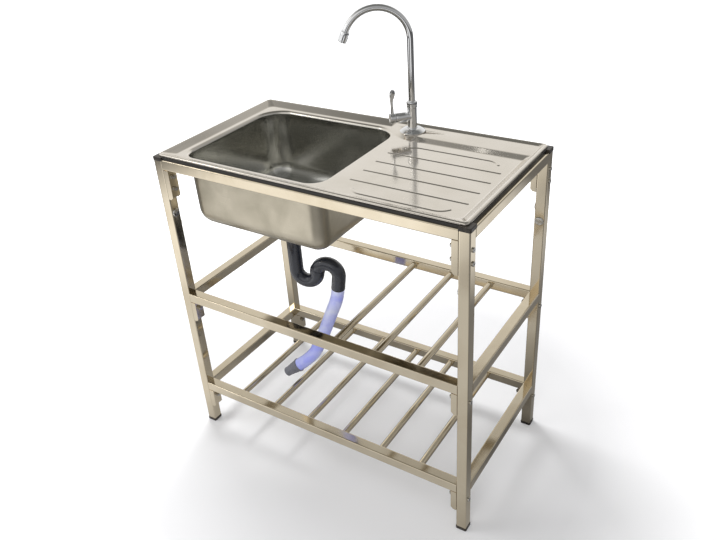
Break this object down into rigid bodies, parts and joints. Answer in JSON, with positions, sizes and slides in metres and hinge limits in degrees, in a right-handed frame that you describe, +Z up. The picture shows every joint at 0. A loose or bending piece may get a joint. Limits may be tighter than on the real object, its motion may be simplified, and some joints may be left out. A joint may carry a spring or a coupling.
{
  "type": "kitchen sink unit",
  "caption": "Free-standing steel sink stand: pressed bowl with drainboard and tap on a square tube frame with slatted shelves, swan-neck trap and waste hose.",
  "frame": {"origin": "on the floor, under the middle of the stand", "axes": "+X to the right along the front, +Y to the back, +Z up"},
  "size_m": [0.8066, 0.427, 1.099],
  "materials": {
    "stand_steel": "polished",
    "bracket_steel": "polished",
    "fastener_steel": "bright",
    "plug_chrome": "polished dome",
    "sink_steel": "satin bowl, polished rim and drainboard",
    "drain_steel": "polished",
    "black_rubber": "matt",
    "black_plastic": "moulded",
    "nut_plastic": "moulded",
    "trap_plastic": "glossy",
    "hose_plastic": "semi-gloss, pale violet white",
    "cuff_rubber": "matt",
    "tap_chrome": "polished",
    "tap_brass": "bare"
  },
  "bodies": {
    "unit": {"bottom_brackets": "bracket_steel", "bottom_rail_back": "stand_steel", "bottom_rail_front": "stand_steel", "bottom_rail_left": "stand_steel", "bottom_rail_right": "stand_steel", "bottom_slat_1": "stand_steel", "bottom_slat_2": "stand_steel", "bottom_slat_3": "stand_steel", "bottom_slat_4": "stand_steel", "bottom_slat_5": "stand_steel", "bottom_slat_6": "stand_steel", "corner_cap_back_left": "black_plastic", "corner_cap_back_right": "black_plastic", "corner_cap_front_left": "black_plastic", "corner_cap_front_right": "black_plastic", "drain_backnut": "nut_plastic", "drain_coupling_nut": "nut_plastic", "drain_flange": "drain_steel", "drain_gasket": "black_rubber", "drain_hose": "hose_plastic", "foot_back_left": "black_plastic", "foot_back_right": "black_plastic", "foot_front_left": "black_plastic", "foot_front_right": "black_plastic", "frame_bolts": "fastener_steel", "frame_nuts": "fastener_steel", "frame_washers": "fastener_steel", "hose_cuff": "cuff_rubber", "leg_back_left": "stand_steel", "leg_back_right": "stand_steel", "leg_front_left": "stand_steel", "leg_front_right": "stand_steel", "leg_hole_plugs": "plug_chrome", "mid_brackets": "bracket_steel", "mid_rail_back": "stand_steel", "mid_rail_front": "stand_steel", "mid_rail_left": "stand_steel", "mid_rail_right": "stand_steel", "mid_slat_1": "stand_steel", "mid_slat_2": "stand_steel", "mid_slat_3": "stand_steel", "seal_back": "black_rubber", "seal_front": "black_rubber", "seal_left": "black_rubber", "seal_right": "black_rubber", "sink_top": "sink_steel", "tap_body": "tap_chrome", "tap_flange": "tap_chrome", "tap_nut": "tap_brass", "top_brackets": "bracket_steel", "top_rail_back": "stand_steel", "top_rail_front": "stand_steel", "top_rail_left": "stand_steel", "top_rail_right": "stand_steel", "trap_swan_bend": "trap_plastic", "trap_u_bend": "trap_plastic"},
    "spout": {"tap_spout": "tap_chrome", "tap_aerator": "tap_chrome"},
    "lever": {"tap_lever": "tap_chrome"},
    "basket": {"strainer_basket": "drain_steel"}
  },
  "joints": [
    {"name": "spout_swivel", "type": "hinge", "parent": "unit", "child": "spout", "pos_m": [0.074, 0.163, 0.878], "axis": [0, 0, 1], "continuous": true},
    {"name": "lever_turn", "type": "hinge", "parent": "unit", "child": "lever", "pos_m": [0.04572, 0.13472, 0.841], "axis": [-0.7071, -0.7071, 0], "range_deg": [-90, 0]},
    {"name": "basket_lift", "type": "slide", "parent": "unit", "child": "basket", "axis": [0, 0, 1], "range_m": [0, 0.1]}
  ]
}
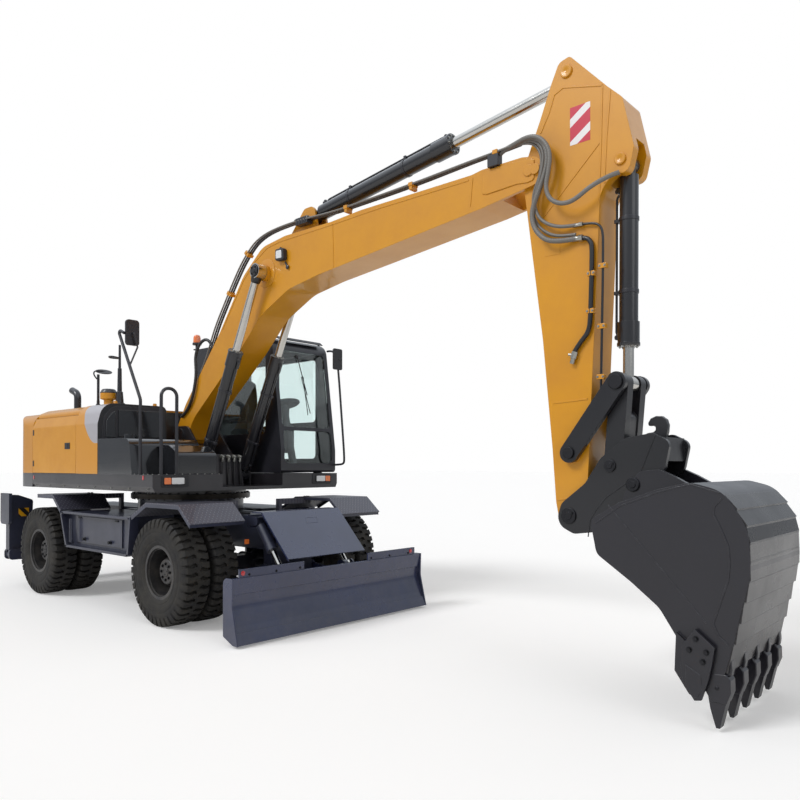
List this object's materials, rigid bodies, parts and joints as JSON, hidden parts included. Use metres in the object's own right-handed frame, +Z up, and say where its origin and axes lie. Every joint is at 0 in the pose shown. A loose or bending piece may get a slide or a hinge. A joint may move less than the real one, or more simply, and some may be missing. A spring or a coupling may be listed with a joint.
{
  "type": "wheeled excavator",
  "caption": "Wheeled excavator with a swinging house, cab, boom, arm, coupler and bucket, a dozer blade and folding legs.",
  "frame": {"origin": "on the ground, below the middle of the machine's overall length and width as it stands in the picture", "axes": "+X forward from the counterweight to the bucket, +Y to the operator's left (the cab side), +Z up"},
  "size_m": [9.1585, 2.536, 4.5959],
  "materials": {
    "yellow_paint": "gloss yellow paint",
    "grey_paint": "satin dark grey paint",
    "dark_paint": "satin dark paint",
    "rim_paint": "satin black paint",
    "bucket_paint": "worn dark paint",
    "bare_steel": "oily steel",
    "chrome_rod": "polished",
    "iron": "cast",
    "tyre": "dusty rubber",
    "glass": "clear, slightly tinted",
    "dark_plastic": "matte"
  },
  "bodies": {
    "undercarriage": {"undercarriage_frame": "grey_paint", "slewing_ring": "bare_steel", "front_axle": "dark_paint", "rear_axle": "dark_paint", "gearbox_and_shafts": "dark_paint", "toolboxes": "grey_paint", "fenders": "grey_paint", "blade_guard": "grey_paint"},
    "knuckle_left": {"steering_knuckle_left": "dark_paint"},
    "knuckle_right": {"steering_knuckle_right": "dark_paint"},
    "wheels_front_left": {"tyres_front_left": "tyre", "rims_front_left": "rim_paint"},
    "wheels_front_right": {"tyres_front_right": "tyre", "rims_front_right": "rim_paint"},
    "wheels_rear_left": {"tyres_rear_left": "tyre", "rims_rear_left": "rim_paint"},
    "wheels_rear_right": {"tyres_rear_right": "tyre", "rims_rear_right": "rim_paint"},
    "toolbox_lid_left": {"toolbox_door_left": "grey_paint"},
    "toolbox_lid_right": {"toolbox_door_right": "grey_paint"},
    "blade": {"dozer_blade": "grey_paint"},
    "blade_cylinder_barrels": {"blade_barrels": "grey_paint"},
    "blade_cylinder_rods": {"blade_rods": "chrome_rod"},
    "leg_left": {"stabiliser_leg_left": "grey_paint"},
    "leg_right": {"stabiliser_leg_right": "grey_paint"},
    "leg_cylinder_left": {"leg_barrel_left": "grey_paint"},
    "leg_cylinder_right": {"leg_barrel_right": "grey_paint"},
    "leg_piston_left": {"leg_rod_left": "chrome_rod"},
    "leg_piston_right": {"leg_rod_right": "chrome_rod"},
    "house": {"house_frame": "grey_paint", "counterweight": "yellow_paint", "engine_block": "iron", "engine_bay_walls": "dark_paint", "hood_front_box": "yellow_paint", "air_cleaner": "dark_paint", "fuel_tank": "dark_paint", "handrails": "dark_paint", "cab_shell": "dark_paint", "cab_glass": "glass", "cab_interior": "dark_plastic"},
    "engine_door_right": {"side_door_right": "yellow_paint"},
    "engine_door_left": {"side_door_left": "yellow_paint"},
    "engine_hood": {"hood_lid": "yellow_paint", "exhaust_stack": "dark_paint"},
    "cab_entry_door": {"cab_door": "dark_paint", "door_glass": "glass"},
    "boom_body": {"boom": "yellow_paint"},
    "boom_cylinder_barrels": {"boom_barrels": "dark_paint"},
    "boom_cylinder_rods": {"boom_rods": "chrome_rod"},
    "arm_body": {"arm": "yellow_paint"},
    "arm_cylinder_barrel": {"arm_barrel": "dark_paint"},
    "arm_cylinder_rod": {"arm_rod": "chrome_rod"},
    "bucket_body": {"quick_coupler": "dark_paint", "bucket": "bucket_paint"},
    "bucket_cylinder_barrel": {"bucket_barrel": "dark_paint"},
    "bucket_cylinder_rod": {"bucket_rod": "chrome_rod"},
    "rocker": {"rocker_links": "dark_paint"},
    "link": {"power_link": "dark_paint"}
  },
  "joints": [
    {"name": "steer_left", "type": "hinge", "parent": "undercarriage", "child": "knuckle_left", "pos_m": [-0.63425, 0.7, 0.527], "axis": [0, 0, 1], "range_deg": [-25, 25]},
    {"name": "steer_right", "type": "hinge", "parent": "undercarriage", "child": "knuckle_right", "pos_m": [-0.63425, -0.7, 0.527], "axis": [0, 0, 1], "range_deg": [-25, 25]},
    {"name": "roll_front_left", "type": "hinge", "parent": "knuckle_left", "child": "wheels_front_left", "pos_m": [-0.63425, 0.961, 0.527], "axis": [0, 1, 0], "continuous": true},
    {"name": "roll_rear_left", "type": "hinge", "parent": "undercarriage", "child": "wheels_rear_left", "pos_m": [-3.43425, 0.961, 0.527], "axis": [0, 1, 0], "continuous": true},
    {"name": "roll_front_right", "type": "hinge", "parent": "knuckle_right", "child": "wheels_front_right", "pos_m": [-0.63425, -0.961, 0.527], "axis": [0, 1, 0], "continuous": true},
    {"name": "roll_rear_right", "type": "hinge", "parent": "undercarriage", "child": "wheels_rear_right", "pos_m": [-3.43425, -0.961, 0.527], "axis": [0, 1, 0], "continuous": true},
    {"name": "toolbox_lid_left_hinge", "type": "hinge", "parent": "undercarriage", "child": "toolbox_lid_left", "pos_m": [-2.01925, 1.1766, 0.99], "axis": [1, 0, 0], "range_deg": [0, 80]},
    {"name": "toolbox_lid_right_hinge", "type": "hinge", "parent": "undercarriage", "child": "toolbox_lid_right", "pos_m": [-2.01925, -1.1766, 0.99], "axis": [-1, 0, 0], "range_deg": [0, 80]},
    {"name": "blade_lift", "type": "hinge", "parent": "undercarriage", "child": "blade", "pos_m": [-0.21925, 0, 0.48], "axis": [0, -1, 0], "range_deg": [-9, 26]},
    {"name": "blade_barrels_swing", "type": "hinge", "parent": "undercarriage", "child": "blade_cylinder_barrels", "pos_m": [-0.11925, 0, 1.01], "axis": [0, -1, 0], "range_deg": [-3.72, 10.74]},
    {"name": "blade_rods_slide", "type": "slide", "parent": "blade_cylinder_barrels", "child": "blade_cylinder_rods", "axis": [0.6207, 0, -0.784], "range_m": [-0.19787, 0.06849]},
    {"name": "leg_left_swing", "type": "hinge", "parent": "undercarriage", "child": "leg_left", "pos_m": [-4.43425, 1.18, 0.4], "axis": [-1, 0, 0], "range_deg": [0, 120]},
    {"name": "leg_cylinder_left_swing", "type": "hinge", "parent": "undercarriage", "child": "leg_cylinder_left", "pos_m": [-4.43425, 0.33, 0.7], "axis": [-1, 0, 0], "range_deg": [-0.5, 2.45]},
    {"name": "leg_piston_left_slide", "type": "slide", "parent": "leg_cylinder_left", "child": "leg_piston_left", "axis": [0, 0.9892, -0.1463], "range_m": [-0.002, 0.48066]},
    {"name": "leg_right_swing", "type": "hinge", "parent": "undercarriage", "child": "leg_right", "pos_m": [-4.43425, -1.18, 0.4], "axis": [1, 0, 0], "range_deg": [0, 120]},
    {"name": "leg_cylinder_right_swing", "type": "hinge", "parent": "undercarriage", "child": "leg_cylinder_right", "pos_m": [-4.43425, -0.33, 0.7], "axis": [1, 0, 0], "range_deg": [-0.5, 2.45]},
    {"name": "leg_piston_right_slide", "type": "slide", "parent": "leg_cylinder_right", "child": "leg_piston_right", "axis": [0, -0.9892, -0.1463], "range_m": [-0.002, 0.48066]},
    {"name": "swing", "type": "hinge", "parent": "undercarriage", "child": "house", "pos_m": [-2.01925, 0, 1.185], "axis": [0, 0, 1], "continuous": true},
    {"name": "engine_door_right_hinge", "type": "hinge", "parent": "house", "child": "engine_door_right", "pos_m": [-3.61525, -1.24, 1.8], "axis": [0, 0, -1], "range_deg": [0, 100]},
    {"name": "engine_door_left_hinge", "type": "hinge", "parent": "house", "child": "engine_door_left", "pos_m": [-3.61525, 1.24, 1.8], "axis": [0, 0, 1], "range_deg": [0, 100]},
    {"name": "hood_hinge", "type": "hinge", "parent": "house", "child": "engine_hood", "pos_m": [-3.61325, 0, 2.26], "axis": [0, -1, 0], "range_deg": [0, 60]},
    {"name": "cab_door_hinge", "type": "hinge", "parent": "house", "child": "cab_entry_door", "pos_m": [-1.95925, 1.2544, 2.2], "axis": [0, 0, 1], "range_deg": [0, 90]},
    {"name": "boom_lift", "type": "hinge", "parent": "house", "child": "boom_body", "pos_m": [-1.93925, 0, 1.92], "axis": [0, -1, 0], "range_deg": [-55, 35]},
    {"name": "boom_barrels_swing", "type": "hinge", "parent": "house", "child": "boom_cylinder_barrels", "pos_m": [-1.37925, 0, 1.45], "axis": [0, -1, 0], "range_deg": [-57.22, 36.41]},
    {"name": "boom_rods_slide", "type": "slide", "parent": "boom_cylinder_barrels", "child": "boom_cylinder_rods", "axis": [0.4388, 0, 0.8986], "range_m": [-0.61049, 0.38849]},
    {"name": "arm_crowd", "type": "hinge", "parent": "boom_body", "child": "arm_body", "pos_m": [2.95275, 0, 3.82], "axis": [0, 1, 0], "range_deg": [-75, 35]},
    {"name": "arm_barrel_swing", "type": "hinge", "parent": "boom_body", "child": "arm_cylinder_barrel", "pos_m": [0.24075, 0, 4.12], "axis": [0, 1, 0], "range_deg": [-1.53, 0.71]},
    {"name": "arm_rod_slide", "type": "slide", "parent": "arm_cylinder_barrel", "child": "arm_cylinder_rod", "axis": [0.9921, 0, 0.1256], "range_m": [-0.82234, 0.38376]},
    {"name": "bucket_curl", "type": "hinge", "parent": "arm_body", "child": "bucket_body", "pos_m": [3.23175, 0, 1.203], "axis": [0, 1, 0], "range_deg": [0, 150]},
    {"name": "rocker_swing", "type": "hinge", "parent": "arm_body", "child": "rocker", "pos_m": [3.23775, 0, 1.662], "axis": [0, 1, 0], "range_deg": [-0.5, 120.87]},
    {"name": "link_swing", "type": "hinge", "parent": "rocker", "child": "link", "pos_m": [3.60375, 0, 2.153], "axis": [0, 1, 0], "range_deg": [-86.44, 0.5]},
    {"name": "bucket_barrel_swing", "type": "hinge", "parent": "arm_body", "child": "bucket_cylinder_barrel", "pos_m": [3.61575, 0, 3.725], "axis": [0, 1, 0], "range_deg": [-2.29, 0.5]},
    {"name": "bucket_rod_slide", "type": "slide", "parent": "bucket_cylinder_barrel", "child": "bucket_cylinder_rod", "axis": [-0.0076, 0, -1], "range_m": [-0.002, 1.09485]}
  ],
  "couplings": [
    {"joint": "steer_right", "follows": "steer_left", "ratio": 1},
    {"joint": "blade_barrels_swing", "follows": "blade_lift", "ratio": 0.405},
    {"joint": "blade_rods_slide", "follows": "blade_lift", "m_per_rad": -0.4275},
    {"joint": "leg_cylinder_left_swing", "follows": "leg_left_swing", "ratio": 0.02},
    {"joint": "leg_piston_left_slide", "follows": "leg_left_swing", "m_per_rad": 0.225},
    {"joint": "leg_cylinder_right_swing", "follows": "leg_right_swing", "ratio": 0.02},
    {"joint": "leg_piston_right_slide", "follows": "leg_right_swing", "m_per_rad": 0.225},
    {"joint": "boom_barrels_swing", "follows": "boom_lift", "ratio": 1.02},
    {"joint": "boom_rods_slide", "follows": "boom_lift", "m_per_rad": 0.6235},
    {"joint": "arm_barrel_swing", "follows": "arm_crowd", "ratio": 0.02},
    {"joint": "arm_rod_slide", "follows": "arm_crowd", "m_per_rad": 0.6159},
    {"joint": "rocker_swing", "follows": "bucket_curl", "ratio": 0.79},
    {"joint": "link_swing", "follows": "bucket_curl", "ratio": -0.565},
    {"joint": "bucket_barrel_swing", "follows": "bucket_curl", "ratio": -0.015},
    {"joint": "bucket_rod_slide", "follows": "bucket_curl", "m_per_rad": 0.41}
  ]
}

----

Work instructions ▸ Return every line from the records above that holds the word "bending".

Written response ▸
Break this object down into rigid bodies, parts and joints. Answer in JSON, with positions, sizes and slides in metres and hinge limits in degrees, in a right-handed frame that you describe, +Z up. The picture shows every joint at 0. A loose or bending piece may get a joint. Limits may be tighter than on the real object, its motion may be simplified, and some joints may be left out. A joint may carry a spring or a coupling.
List this object's materials, rigid bodies, parts and joints as JSON, hidden parts included. Use metres in the object's own right-handed frame, +Z up, and say where its origin and axes lie. Every joint is at 0 in the pose shown. A loose or bending piece may get a slide or a hinge. A joint may move less than the real one, or more simply, and some may be missing. A spring or a coupling may be listed with a joint.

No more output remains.